Task objective.
Your task is to repeat all of the material exactly.
▽
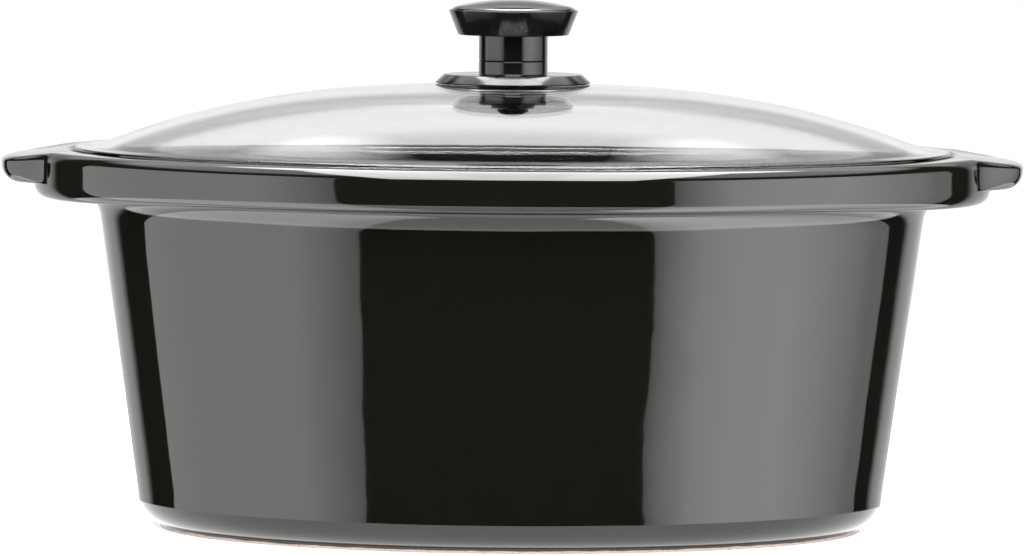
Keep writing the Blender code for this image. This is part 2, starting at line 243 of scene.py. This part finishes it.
def add_softbox(name, elevations, distance, stops):
    """A flat softbox that fills a span of directions seen from the pot."""
    first, last = stops[0][0], stops[-1][0]
    middle, half = math.radians((first + last) / 2), math.radians((last - first) / 2)
    low, high = (math.radians(e) for e in elevations)
    tilt = (low + high) / 2 if low > 0 else 0.0
    towards = Vector((
        math.sin(middle) * math.cos(tilt), -math.cos(middle) * math.cos(tilt), math.sin(tilt),
    ))
    across = Vector((math.cos(middle), math.sin(middle), 0.0))
    up = towards.cross(across) * -1
    bottom, top = distance * math.tan(low - tilt), distance * math.tan(high - tilt)
    light = bpy.data.lights.new(name, "AREA")
    light.shape = "RECTANGLE"
    light.size = 2 * distance * math.tan(half)
    light.size_y = top - bottom
    most = max(strength for _, strength in stops)
    light.energy = most * math.pi * light.size * light.size_y
    light.use_nodes = True
    tree = light.node_tree
    along = add_node(tree, "ShaderNodeNewGeometry").outputs["Parametric"]
    along = add_node(tree, "ShaderNodeSeparateXYZ", Vector=along).outputs["X"]
    ramp = add_node(tree, "ShaderNodeValToRGB", _0=along)
    points = ramp.color_ramp.elements
    for index, (azimuth, strength) in enumerate(stops):
        share = 0.5 + math.tan(math.radians(azimuth) - middle) / math.tan(half) / 2
        point = points[index] if index < 2 else points.new(share)
        point.position = share
        point.color = (*[strength / most] * 3, 1.0)
    tree.links.new(ramp.outputs[0], tree.nodes["Emission"].inputs["Color"])
    lamp = bpy.data.objects.new(name, light)
    facing = Matrix((across, up, towards)).transposed().to_4x4()
    middle_point = POT_MIDDLE + towards * distance + up * (top + bottom) / 2
    lamp.matrix_world = Matrix.Translation(middle_point) @ facing
    lamp.visible_camera = False
    # Through the lid only the box over the camera is seen, so the glass stays clear.
    lamp.visible_transmission = name == "top softbox"
    bpy.context.scene.collection.objects.link(lamp)
    print(name, "is", round(light.size, 2), "by", round(light.size_y, 2), "m")
    return lamp


for title, (elevations, away, stops) in SOFTBOXES.items():
    add_softbox(title, elevations, away, stops)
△
Solution for this task.
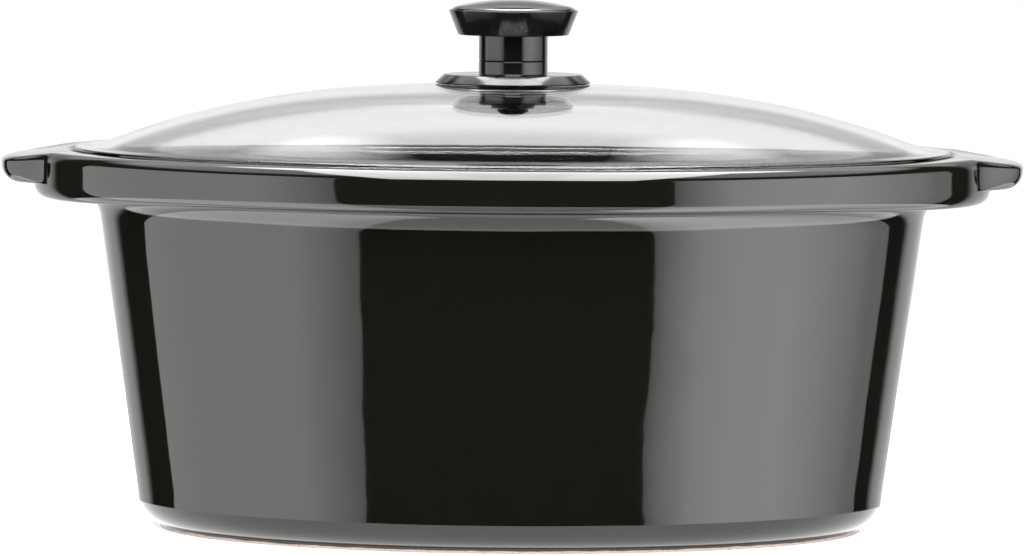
Keep writing the Blender code for this image. This is part 2, starting at line 243 of scene.py. This part finishes it.
def add_softbox(name, elevations, distance, stops):
    """A flat softbox that fills a span of directions seen from the pot."""
    first, last = stops[0][0], stops[-1][0]
    middle, half = math.radians((first + last) / 2), math.radians((last - first) / 2)
    low, high = (math.radians(e) for e in elevations)
    tilt = (low + high) / 2 if low > 0 else 0.0
    towards = Vector((
        math.sin(middle) * math.cos(tilt), -math.cos(middle) * math.cos(tilt), math.sin(tilt),
    ))
    across = Vector((math.cos(middle), math.sin(middle), 0.0))
    up = towards.cross(across) * -1
    bottom, top = distance * math.tan(low - tilt), distance * math.tan(high - tilt)
    light = bpy.data.lights.new(name, "AREA")
    light.shape = "RECTANGLE"
    light.size = 2 * distance * math.tan(half)
    light.size_y = top - bottom
    most = max(strength for _, strength in stops)
    light.energy = most * math.pi * light.size * light.size_y
    light.use_nodes = True
    tree = light.node_tree
    along = add_node(tree, "ShaderNodeNewGeometry").outputs["Parametric"]
    along = add_node(tree, "ShaderNodeSeparateXYZ", Vector=along).outputs["X"]
    ramp = add_node(tree, "ShaderNodeValToRGB", _0=along)
    points = ramp.color_ramp.elements
    for index, (azimuth, strength) in enumerate(stops):
        share = 0.5 + math.tan(math.radians(azimuth) - middle) / math.tan(half) / 2
        point = points[index] if index < 2 else points.new(share)
        point.position = share
        point.color = (*[strength / most] * 3, 1.0)
    tree.links.new(ramp.outputs[0], tree.nodes["Emission"].inputs["Color"])
    lamp = bpy.data.objects.new(name, light)
    facing = Matrix((across, up, towards)).transposed().to_4x4()
    middle_point = POT_MIDDLE + towards * distance + up * (top + bottom) / 2
    lamp.matrix_world = Matrix.Translation(middle_point) @ facing
    lamp.visible_camera = False
    # Through the lid only the box over the camera is seen, so the glass stays clear.
    lamp.visible_transmission = name == "top softbox"
    bpy.context.scene.collection.objects.link(lamp)
    print(name, "is", round(light.size, 2), "by", round(light.size_y, 2), "m")
    return lamp


for title, (elevations, away, stops) in SOFTBOXES.items():
    add_softbox(title, elevations, away, stops)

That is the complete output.